Stated problem - Please output exactly the run of lines that starts at the line with "Reconstruct the object" and ends at the last line of the records below.

(Data extracted from a collection)

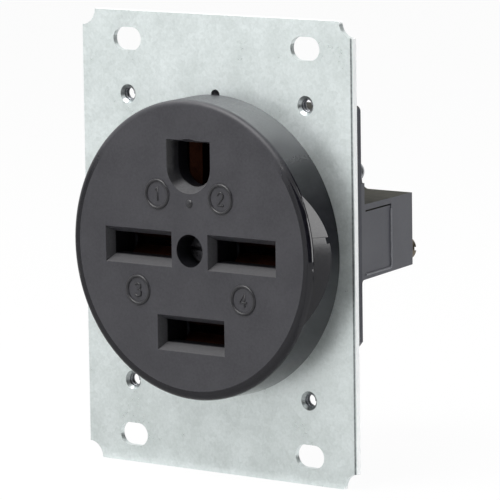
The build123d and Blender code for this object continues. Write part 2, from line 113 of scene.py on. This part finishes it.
# Marks on the face, in millimetres: rings, the strokes of the numerals 1 to 4, and a dot
ring_points = 48
face_y = -10.5
mark_places = ((-8.2, 11.2), (8.2, 11.2), (-13.65, -9.05), (13.65, -9.05))
mark_radius = 2.85
mark_bead = 0.34
numeral_bead = 0.22
numerals = (
    (((-0.4, 0.85), (0.1, 1.35), (0.1, -1.35)),),
    ((
        (-0.75, 0.7), (-0.5, 1.2), (0, 1.38), (0.5, 1.2), (0.72, 0.7), (0.5, 0.15), (-0.75, -1.3),
        (0.8, -1.3),
    ),),
    (
        ((-0.7, 1.05), (-0.3, 1.35), (0.2, 1.32), (0.6, 1.0), (0.6, 0.5), (0.25, 0.15), (-0.1, 0.08)),
        ((-0.1, 0.08), (0.35, 0), (0.72, -0.4), (0.7, -0.95), (0.3, -1.32), (-0.3, -1.35), (-0.75, -1.0)),
    ),
    (((0.35, -1.35), (0.35, 1.35), (-0.85, -0.5), (0.85, -0.5)),),
)
dot_place = (0.2, 9.75)
dot_profile = ((0, -0.30), (0.35, -0.27), (0.65, -0.16), (0.85, 0.0), (0.85, 0.2), (0, 0.2))

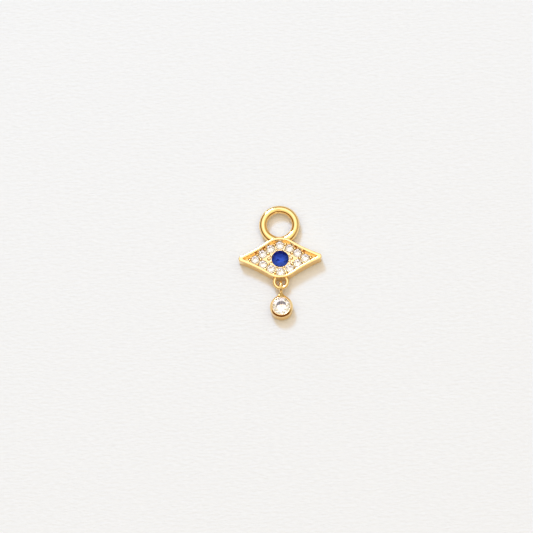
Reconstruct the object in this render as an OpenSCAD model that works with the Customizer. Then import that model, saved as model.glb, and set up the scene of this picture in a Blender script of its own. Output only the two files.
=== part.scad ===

Exercise output -
Reconstruct the object in this render as an OpenSCAD model that works with the Customizer. Then import that model, saved as model.glb, and set up the scene of this picture in a Blender script of its own. Output only the two files.
=== part.scad ===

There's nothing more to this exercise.